In VR, those scenarios can be created safely. A trainee can experience an engine-room alarm, find the correct route, identify whether a door is safe to open, locate fire equipment, report the issue and proceed to muster.
This does not replace certified emergency training. Instead, it strengthens the trainee’s confidence and readiness by allowing them to rehearse procedures repeatedly.
Example VR User Journey: Fire Response and Muster
A Spark vessel emergency response module could begin with the trainee inside a crew accommodation area. An alarm sounds. The AI coach or supervisor voice explains that smoke has been detected near a lower deck compartment.
The trainee must then:
- Recognise the alarm and check the instruction prompt.
- Collect the correct PPE or lifejacket if required by the scenario.
- Choose the safest escape route using vessel signage.
- Avoid a blocked or smoke-affected corridor.
- Report their location and status through the correct communication channel.

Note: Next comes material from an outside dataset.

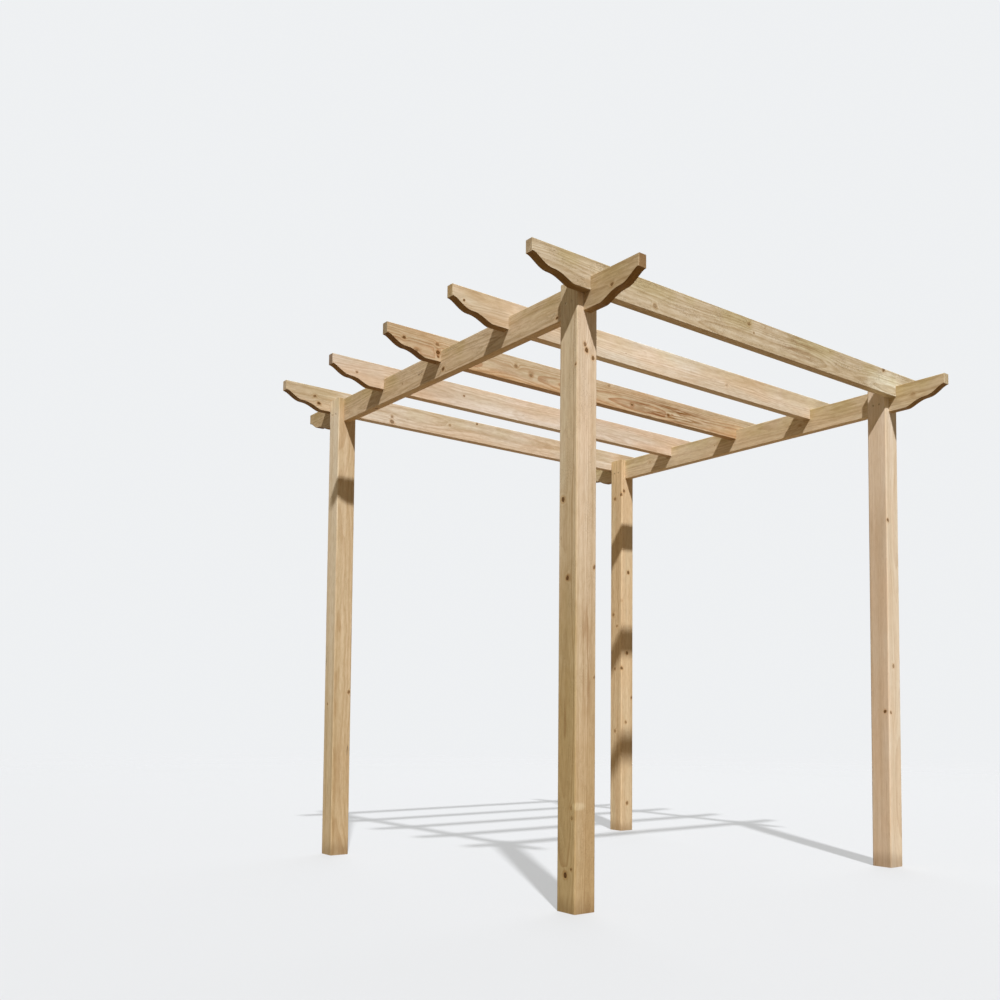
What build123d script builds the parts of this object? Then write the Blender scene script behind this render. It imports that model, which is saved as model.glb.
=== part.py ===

- Proceed to the assigned muster point.
- Confirm attendance and await further instruction.
At the end of the module, the trainee receives feedback. They can see whether they selected the correct route, responded quickly enough, followed the vessel SOP and avoided unsafe decisions.
Supporting STCW and Onboard Safety Culture
Maritime training is shaped by international standards, onboard procedures and vessel-specific safety management systems. VR can support these frameworks by creating practical rehearsal around safety familiarisation, emergency duties and ship-specific procedures.
Training teams can use VR to reinforce:
- Safety familiarisation before joining a vessel.
- Muster list responsibilities.
- Fire prevention and first response awareness.
- Evacuation and abandonment procedures.
- Communication and reporting expectations.
- Safe movement through vessel spaces.
The benefit is that trainees are not only told what the procedure is. They are asked to perform it, make decisions and prove understanding.
Reducing Time Spent on Repetitive Inductions
Vessel inductions can take time, particularly when crew rotations are frequent or contractors need short-term access. Supervisors and officers may need to repeat similar briefings again and again.
VR can reduce this burden by providing a standardised induction experience before the onboard walkaround. The trainee arrives with a better understanding of the vessel, its zones, emergency routes and safety expectations.
This can help operators:
- Improve consistency across induction sessions.
- Reduce repeated explanations from senior crew.
- Prepare contractors before mobilisation.
- Deliver refresher training without vessel access.
- Record completion and assessment evidence.
Digital Twins for Vessel-Specific Training
Spark can create vessel environments using a range of methods, from stylised 3D models to more detailed digital twin approaches. For some projects, a vessel area can be recreated from CAD data, drawings, reference photography, 360 capture or site scanning.
This makes it possible to train people on a recognisable version of the vessel, rather than a generic ship. The result is more relevant, more memorable and better aligned to real onboard procedures.
Where AI Avatars Can Add Value
An AI training avatar can be added to guide the learner through the module. This could take the form of a virtual safety officer, deck officer or emergency response coach. The avatar can explain procedures, ask questions, give feedback and answer SOP-related queries using approved training content.
For example, a trainee could ask, “Where is my nearest muster point from the engine-room access corridor?” or “What should I do if the primary escape route is blocked?” The avatar can respond using the vessel’s approved procedures and training material.
Conclusion
Vessel familiarisation and emergency response training are too important to leave to memory, paperwork or one-time briefings. VR gives maritime teams a safe, repeatable and measurable way to prepare people for the layout, risks and emergency procedures of a live vessel.
By combining vessel-specific environments, SOP-led tasks, scoring and optional AI coaching, Spark can help maritime operators create training that builds confidence before crew, contractors or visitors step onboard.